## GOAL
Write out, word for word, every line from the first one through the line that holds "from FreeCAD import Vector", and nothing else; skip the pictures.

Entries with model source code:
------------------------------------------------

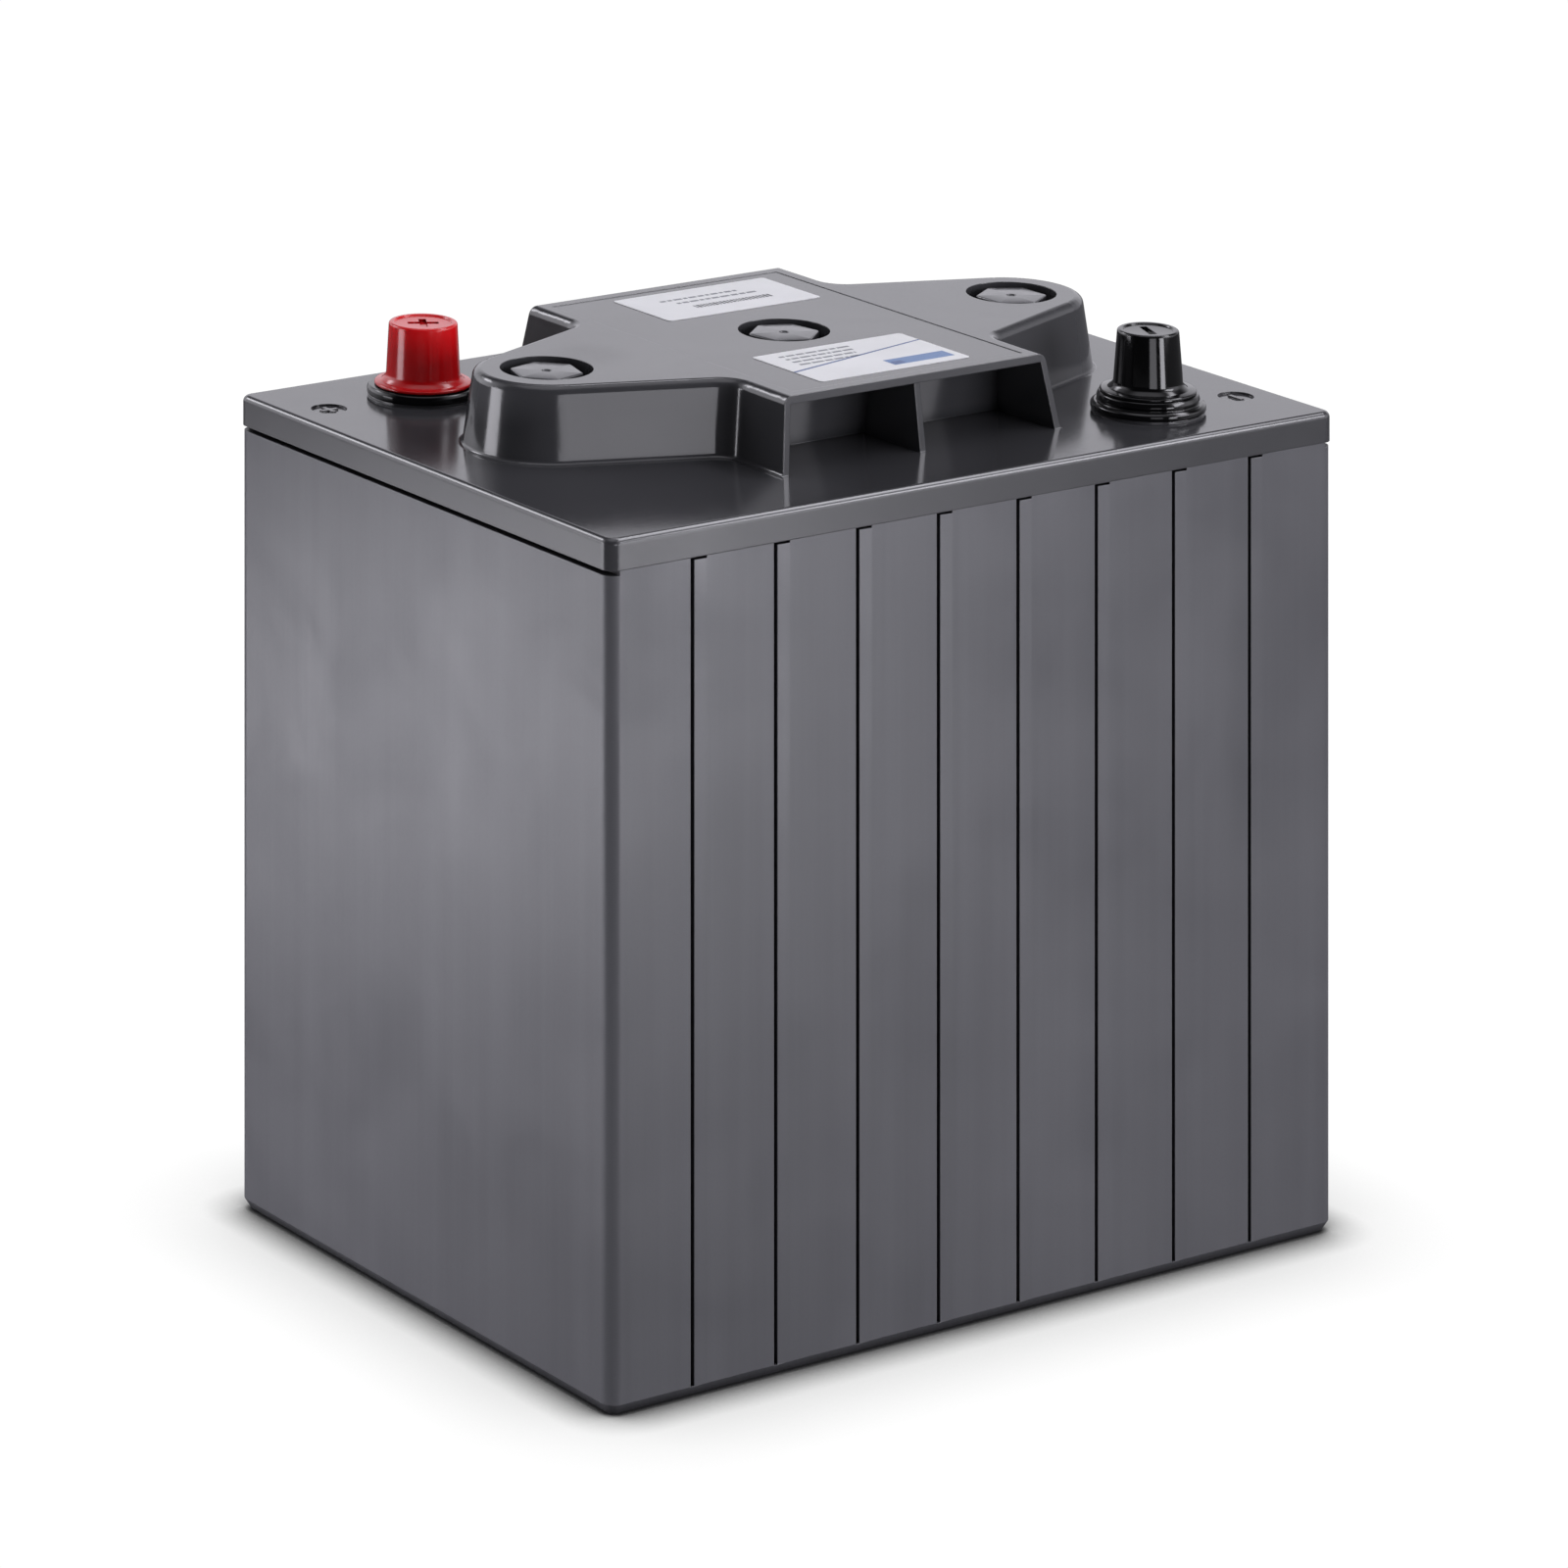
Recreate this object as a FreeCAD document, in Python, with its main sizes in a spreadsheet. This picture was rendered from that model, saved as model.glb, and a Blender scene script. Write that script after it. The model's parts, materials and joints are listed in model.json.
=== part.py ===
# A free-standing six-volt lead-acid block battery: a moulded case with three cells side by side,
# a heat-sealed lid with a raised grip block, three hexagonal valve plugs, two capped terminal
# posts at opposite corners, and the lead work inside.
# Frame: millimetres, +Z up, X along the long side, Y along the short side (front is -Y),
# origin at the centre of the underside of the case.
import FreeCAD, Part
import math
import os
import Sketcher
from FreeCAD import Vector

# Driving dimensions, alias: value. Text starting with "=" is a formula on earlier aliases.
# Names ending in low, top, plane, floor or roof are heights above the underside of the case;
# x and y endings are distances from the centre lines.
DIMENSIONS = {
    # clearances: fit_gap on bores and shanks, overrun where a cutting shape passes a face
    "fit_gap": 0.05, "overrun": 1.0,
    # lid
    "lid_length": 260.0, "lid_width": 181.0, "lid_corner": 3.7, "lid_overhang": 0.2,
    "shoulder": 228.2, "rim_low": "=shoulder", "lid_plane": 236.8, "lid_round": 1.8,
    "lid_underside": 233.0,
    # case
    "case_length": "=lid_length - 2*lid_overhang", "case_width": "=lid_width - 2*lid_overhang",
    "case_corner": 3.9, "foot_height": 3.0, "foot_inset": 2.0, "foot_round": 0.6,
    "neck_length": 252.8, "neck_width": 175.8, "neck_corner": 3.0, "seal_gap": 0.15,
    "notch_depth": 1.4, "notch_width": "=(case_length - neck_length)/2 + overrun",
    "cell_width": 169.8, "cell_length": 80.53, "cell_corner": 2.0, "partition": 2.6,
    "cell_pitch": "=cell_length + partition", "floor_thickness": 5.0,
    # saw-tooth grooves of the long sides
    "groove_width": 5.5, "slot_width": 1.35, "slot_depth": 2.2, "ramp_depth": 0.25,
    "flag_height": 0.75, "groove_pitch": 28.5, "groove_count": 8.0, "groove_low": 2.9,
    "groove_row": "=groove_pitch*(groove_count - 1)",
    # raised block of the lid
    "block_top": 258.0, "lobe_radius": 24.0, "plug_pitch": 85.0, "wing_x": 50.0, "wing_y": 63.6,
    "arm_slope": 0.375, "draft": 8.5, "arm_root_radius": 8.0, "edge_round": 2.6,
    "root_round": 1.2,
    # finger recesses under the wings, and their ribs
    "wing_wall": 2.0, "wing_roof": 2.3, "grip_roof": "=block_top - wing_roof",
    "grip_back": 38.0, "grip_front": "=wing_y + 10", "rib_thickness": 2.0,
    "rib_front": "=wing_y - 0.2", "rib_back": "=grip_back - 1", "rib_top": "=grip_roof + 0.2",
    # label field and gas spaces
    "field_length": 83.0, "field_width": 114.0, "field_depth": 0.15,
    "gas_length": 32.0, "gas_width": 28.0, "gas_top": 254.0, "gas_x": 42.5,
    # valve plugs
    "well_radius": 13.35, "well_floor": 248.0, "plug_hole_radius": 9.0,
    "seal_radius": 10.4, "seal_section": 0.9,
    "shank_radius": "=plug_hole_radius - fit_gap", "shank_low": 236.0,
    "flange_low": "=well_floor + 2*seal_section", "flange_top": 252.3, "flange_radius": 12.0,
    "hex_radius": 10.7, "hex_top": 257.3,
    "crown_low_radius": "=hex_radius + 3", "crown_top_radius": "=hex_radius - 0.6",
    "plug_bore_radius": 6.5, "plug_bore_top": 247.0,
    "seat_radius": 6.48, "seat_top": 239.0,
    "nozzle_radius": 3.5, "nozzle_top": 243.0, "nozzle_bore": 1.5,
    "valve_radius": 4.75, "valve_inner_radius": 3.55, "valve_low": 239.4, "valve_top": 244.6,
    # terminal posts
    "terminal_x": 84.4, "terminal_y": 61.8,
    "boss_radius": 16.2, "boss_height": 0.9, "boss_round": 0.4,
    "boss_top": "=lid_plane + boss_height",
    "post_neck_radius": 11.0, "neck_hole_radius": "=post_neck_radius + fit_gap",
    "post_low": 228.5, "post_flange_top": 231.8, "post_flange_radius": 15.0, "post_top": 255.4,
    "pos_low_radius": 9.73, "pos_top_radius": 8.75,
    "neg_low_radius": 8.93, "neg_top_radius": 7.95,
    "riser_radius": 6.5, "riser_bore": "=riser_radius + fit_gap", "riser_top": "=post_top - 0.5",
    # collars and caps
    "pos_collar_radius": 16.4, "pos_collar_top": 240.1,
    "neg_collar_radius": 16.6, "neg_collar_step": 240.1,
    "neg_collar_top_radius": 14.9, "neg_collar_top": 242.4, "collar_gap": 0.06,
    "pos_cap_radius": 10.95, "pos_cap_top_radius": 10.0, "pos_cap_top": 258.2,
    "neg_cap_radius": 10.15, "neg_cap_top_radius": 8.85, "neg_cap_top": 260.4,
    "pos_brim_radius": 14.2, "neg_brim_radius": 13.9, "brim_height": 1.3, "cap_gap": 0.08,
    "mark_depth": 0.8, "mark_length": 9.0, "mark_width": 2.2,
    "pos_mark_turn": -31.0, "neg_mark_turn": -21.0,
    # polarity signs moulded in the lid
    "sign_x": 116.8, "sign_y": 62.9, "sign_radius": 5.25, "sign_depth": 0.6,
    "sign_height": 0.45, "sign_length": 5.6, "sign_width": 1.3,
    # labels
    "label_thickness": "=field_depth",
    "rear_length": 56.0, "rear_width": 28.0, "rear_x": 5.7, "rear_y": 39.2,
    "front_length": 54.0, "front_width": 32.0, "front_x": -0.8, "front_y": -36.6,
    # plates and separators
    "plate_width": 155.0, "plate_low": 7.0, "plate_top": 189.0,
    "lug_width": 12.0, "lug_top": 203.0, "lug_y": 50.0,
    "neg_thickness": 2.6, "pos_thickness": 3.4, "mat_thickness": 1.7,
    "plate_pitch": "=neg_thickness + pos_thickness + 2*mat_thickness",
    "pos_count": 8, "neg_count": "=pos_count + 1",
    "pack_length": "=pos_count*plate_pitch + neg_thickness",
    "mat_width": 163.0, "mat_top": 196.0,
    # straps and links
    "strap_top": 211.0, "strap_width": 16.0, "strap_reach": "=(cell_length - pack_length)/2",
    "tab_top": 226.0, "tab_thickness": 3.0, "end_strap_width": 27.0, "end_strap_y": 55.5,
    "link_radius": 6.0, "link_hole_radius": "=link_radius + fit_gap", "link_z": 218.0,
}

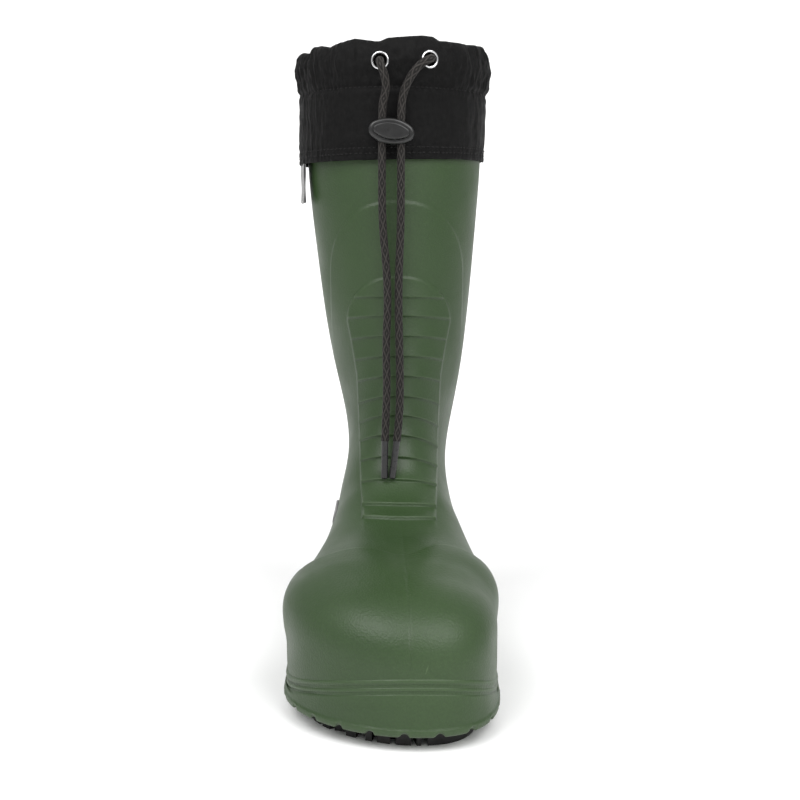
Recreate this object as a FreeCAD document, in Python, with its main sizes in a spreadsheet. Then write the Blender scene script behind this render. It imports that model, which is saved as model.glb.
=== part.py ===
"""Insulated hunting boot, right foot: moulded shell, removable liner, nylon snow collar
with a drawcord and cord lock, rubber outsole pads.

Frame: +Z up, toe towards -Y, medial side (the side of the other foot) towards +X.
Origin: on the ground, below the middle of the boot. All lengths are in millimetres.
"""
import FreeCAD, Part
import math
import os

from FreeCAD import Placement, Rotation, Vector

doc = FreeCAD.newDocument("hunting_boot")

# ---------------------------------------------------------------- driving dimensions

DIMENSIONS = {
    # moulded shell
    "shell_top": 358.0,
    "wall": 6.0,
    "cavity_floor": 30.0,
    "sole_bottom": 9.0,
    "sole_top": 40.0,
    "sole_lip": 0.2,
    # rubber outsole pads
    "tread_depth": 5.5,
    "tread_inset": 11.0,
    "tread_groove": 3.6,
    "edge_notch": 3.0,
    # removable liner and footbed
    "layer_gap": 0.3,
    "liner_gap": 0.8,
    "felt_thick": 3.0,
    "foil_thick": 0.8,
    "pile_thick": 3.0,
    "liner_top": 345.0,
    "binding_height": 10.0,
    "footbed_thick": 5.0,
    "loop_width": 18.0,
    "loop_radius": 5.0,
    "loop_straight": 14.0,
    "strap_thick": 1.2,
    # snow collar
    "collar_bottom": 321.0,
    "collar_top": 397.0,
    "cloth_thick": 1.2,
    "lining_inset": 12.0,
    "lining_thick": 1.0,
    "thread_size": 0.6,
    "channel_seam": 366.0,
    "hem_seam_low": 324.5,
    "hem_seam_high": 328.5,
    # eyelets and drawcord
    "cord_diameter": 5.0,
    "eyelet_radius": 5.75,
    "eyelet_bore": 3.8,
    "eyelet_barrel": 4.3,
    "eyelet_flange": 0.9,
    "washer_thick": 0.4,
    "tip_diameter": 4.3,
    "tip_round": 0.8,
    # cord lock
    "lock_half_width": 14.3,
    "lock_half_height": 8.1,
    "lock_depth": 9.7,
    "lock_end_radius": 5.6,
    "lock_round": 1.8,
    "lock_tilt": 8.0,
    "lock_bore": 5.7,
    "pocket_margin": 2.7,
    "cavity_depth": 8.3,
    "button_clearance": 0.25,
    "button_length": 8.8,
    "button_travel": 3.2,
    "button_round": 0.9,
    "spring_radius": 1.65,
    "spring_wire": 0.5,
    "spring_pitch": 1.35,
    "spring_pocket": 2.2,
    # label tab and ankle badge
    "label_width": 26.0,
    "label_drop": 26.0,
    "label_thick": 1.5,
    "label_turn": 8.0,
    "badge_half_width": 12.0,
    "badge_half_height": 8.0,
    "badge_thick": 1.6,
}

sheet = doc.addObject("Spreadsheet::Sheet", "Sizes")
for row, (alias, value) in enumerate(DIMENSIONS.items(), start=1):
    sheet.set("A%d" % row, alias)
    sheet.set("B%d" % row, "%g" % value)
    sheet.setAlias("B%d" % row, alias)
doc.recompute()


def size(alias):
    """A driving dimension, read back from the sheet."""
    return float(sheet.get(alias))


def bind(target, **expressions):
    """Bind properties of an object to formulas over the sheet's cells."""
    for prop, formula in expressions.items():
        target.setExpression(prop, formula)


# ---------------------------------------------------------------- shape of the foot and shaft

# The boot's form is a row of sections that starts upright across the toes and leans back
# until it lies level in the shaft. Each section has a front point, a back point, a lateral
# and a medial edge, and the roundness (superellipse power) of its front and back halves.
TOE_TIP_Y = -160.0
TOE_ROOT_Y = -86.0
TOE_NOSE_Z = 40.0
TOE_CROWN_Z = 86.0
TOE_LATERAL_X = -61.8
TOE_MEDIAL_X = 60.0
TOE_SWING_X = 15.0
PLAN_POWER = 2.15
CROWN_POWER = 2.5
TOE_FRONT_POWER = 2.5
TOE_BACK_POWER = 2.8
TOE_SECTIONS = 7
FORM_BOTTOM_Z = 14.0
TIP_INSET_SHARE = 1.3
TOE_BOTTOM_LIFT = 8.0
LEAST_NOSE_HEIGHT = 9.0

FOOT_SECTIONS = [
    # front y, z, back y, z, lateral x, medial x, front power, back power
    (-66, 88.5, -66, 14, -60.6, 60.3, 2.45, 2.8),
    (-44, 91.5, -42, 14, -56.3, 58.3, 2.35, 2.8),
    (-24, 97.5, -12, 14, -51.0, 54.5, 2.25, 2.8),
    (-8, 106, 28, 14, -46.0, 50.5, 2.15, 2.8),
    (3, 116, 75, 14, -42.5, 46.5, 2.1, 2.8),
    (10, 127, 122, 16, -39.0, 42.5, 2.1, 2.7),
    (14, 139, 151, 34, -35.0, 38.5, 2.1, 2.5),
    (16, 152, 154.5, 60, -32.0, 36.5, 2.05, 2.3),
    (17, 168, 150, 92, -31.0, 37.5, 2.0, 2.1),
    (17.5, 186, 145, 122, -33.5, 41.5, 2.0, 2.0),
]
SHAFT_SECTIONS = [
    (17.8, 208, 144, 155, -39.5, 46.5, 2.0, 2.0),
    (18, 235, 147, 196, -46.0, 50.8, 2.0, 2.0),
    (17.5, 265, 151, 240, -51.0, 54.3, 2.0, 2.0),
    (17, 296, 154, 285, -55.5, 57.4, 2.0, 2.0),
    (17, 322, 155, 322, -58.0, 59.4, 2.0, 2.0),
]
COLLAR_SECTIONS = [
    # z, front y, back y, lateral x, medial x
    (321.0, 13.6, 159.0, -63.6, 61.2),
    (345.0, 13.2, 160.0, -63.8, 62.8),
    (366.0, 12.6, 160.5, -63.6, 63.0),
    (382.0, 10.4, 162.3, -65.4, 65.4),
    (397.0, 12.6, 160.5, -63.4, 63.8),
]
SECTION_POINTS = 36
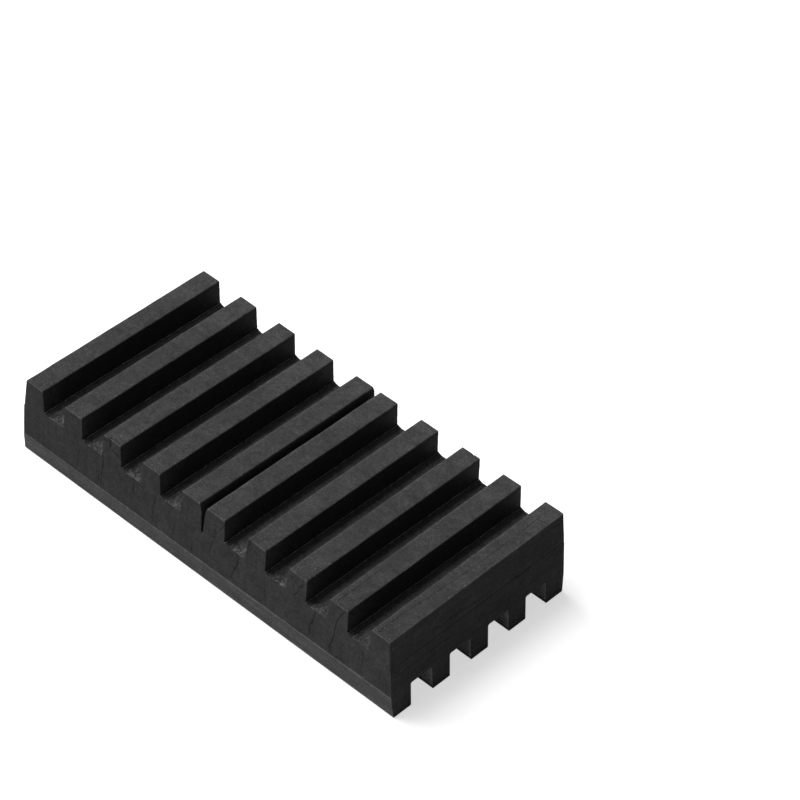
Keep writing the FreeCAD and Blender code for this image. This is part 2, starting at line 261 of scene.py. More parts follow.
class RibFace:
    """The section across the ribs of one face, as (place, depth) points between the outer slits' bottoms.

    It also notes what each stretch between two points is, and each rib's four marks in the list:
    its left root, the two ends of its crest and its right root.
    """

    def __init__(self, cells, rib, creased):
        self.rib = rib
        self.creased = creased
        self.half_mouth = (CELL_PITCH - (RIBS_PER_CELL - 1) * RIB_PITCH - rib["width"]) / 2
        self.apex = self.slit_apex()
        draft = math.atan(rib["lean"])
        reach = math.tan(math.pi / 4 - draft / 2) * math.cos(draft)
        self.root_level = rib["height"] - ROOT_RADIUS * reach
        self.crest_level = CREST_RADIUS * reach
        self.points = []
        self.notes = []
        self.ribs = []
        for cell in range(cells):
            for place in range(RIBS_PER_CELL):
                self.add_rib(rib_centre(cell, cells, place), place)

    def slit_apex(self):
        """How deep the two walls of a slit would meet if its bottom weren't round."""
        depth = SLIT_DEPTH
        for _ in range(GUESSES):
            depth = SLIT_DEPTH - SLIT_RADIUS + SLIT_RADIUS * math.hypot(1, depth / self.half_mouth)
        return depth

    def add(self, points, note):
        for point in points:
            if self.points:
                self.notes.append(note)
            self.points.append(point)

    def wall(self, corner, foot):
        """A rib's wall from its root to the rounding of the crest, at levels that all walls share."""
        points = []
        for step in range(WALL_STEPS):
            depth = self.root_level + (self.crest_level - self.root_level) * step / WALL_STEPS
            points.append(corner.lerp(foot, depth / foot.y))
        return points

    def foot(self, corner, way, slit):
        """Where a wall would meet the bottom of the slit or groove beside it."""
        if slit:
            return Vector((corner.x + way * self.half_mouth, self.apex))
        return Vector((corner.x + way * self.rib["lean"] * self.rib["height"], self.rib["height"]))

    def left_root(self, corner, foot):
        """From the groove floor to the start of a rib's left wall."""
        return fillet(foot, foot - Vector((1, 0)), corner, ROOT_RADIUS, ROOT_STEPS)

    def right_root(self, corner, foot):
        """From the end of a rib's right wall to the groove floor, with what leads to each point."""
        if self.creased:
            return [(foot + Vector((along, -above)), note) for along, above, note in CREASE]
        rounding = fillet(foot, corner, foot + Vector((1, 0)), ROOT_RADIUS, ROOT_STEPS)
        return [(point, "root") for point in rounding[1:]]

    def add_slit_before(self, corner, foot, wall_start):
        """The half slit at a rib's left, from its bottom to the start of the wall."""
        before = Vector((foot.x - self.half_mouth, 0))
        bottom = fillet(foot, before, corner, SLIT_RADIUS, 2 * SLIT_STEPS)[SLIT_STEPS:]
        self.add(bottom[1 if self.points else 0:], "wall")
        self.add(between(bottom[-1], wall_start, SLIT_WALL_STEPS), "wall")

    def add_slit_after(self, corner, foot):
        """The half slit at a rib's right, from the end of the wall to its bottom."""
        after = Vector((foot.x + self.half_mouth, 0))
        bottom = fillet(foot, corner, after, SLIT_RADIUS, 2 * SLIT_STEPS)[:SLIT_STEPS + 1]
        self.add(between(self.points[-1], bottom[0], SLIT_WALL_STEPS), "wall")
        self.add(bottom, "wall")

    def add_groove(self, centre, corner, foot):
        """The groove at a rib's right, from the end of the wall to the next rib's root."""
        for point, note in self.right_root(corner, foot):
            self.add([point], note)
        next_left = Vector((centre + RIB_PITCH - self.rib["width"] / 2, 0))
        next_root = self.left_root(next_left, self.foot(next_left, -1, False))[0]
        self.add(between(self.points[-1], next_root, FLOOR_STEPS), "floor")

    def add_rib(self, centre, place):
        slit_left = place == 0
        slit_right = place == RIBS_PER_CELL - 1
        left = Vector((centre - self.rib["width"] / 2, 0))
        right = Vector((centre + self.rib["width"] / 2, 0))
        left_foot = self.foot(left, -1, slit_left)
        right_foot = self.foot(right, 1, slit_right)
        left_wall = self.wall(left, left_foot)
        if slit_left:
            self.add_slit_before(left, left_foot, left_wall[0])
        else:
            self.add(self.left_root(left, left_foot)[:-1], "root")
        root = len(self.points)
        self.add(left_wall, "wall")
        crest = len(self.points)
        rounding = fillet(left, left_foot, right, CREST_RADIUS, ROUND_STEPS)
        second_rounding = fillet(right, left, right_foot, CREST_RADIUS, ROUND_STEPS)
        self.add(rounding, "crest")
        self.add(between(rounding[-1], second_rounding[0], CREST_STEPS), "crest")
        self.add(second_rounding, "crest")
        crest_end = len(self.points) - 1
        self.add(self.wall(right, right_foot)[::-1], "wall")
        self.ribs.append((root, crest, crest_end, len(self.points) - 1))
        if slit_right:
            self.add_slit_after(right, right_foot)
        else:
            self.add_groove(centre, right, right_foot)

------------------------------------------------

## ANSWER TO THE TASK
Recreate this object as a FreeCAD document, in Python, with its main sizes in a spreadsheet. This picture was rendered from that model, saved as model.glb, and a Blender scene script. Write that script after it. The model's parts, materials and joints are listed in model.json.
=== part.py ===
# A free-standing six-volt lead-acid block battery: a moulded case with three cells side by side,
# a heat-sealed lid with a raised grip block, three hexagonal valve plugs, two capped terminal
# posts at opposite corners, and the lead work inside.
# Frame: millimetres, +Z up, X along the long side, Y along the short side (front is -Y),
# origin at the centre of the underside of the case.
import FreeCAD, Part
import math
import os
import Sketcher
from FreeCAD import Vector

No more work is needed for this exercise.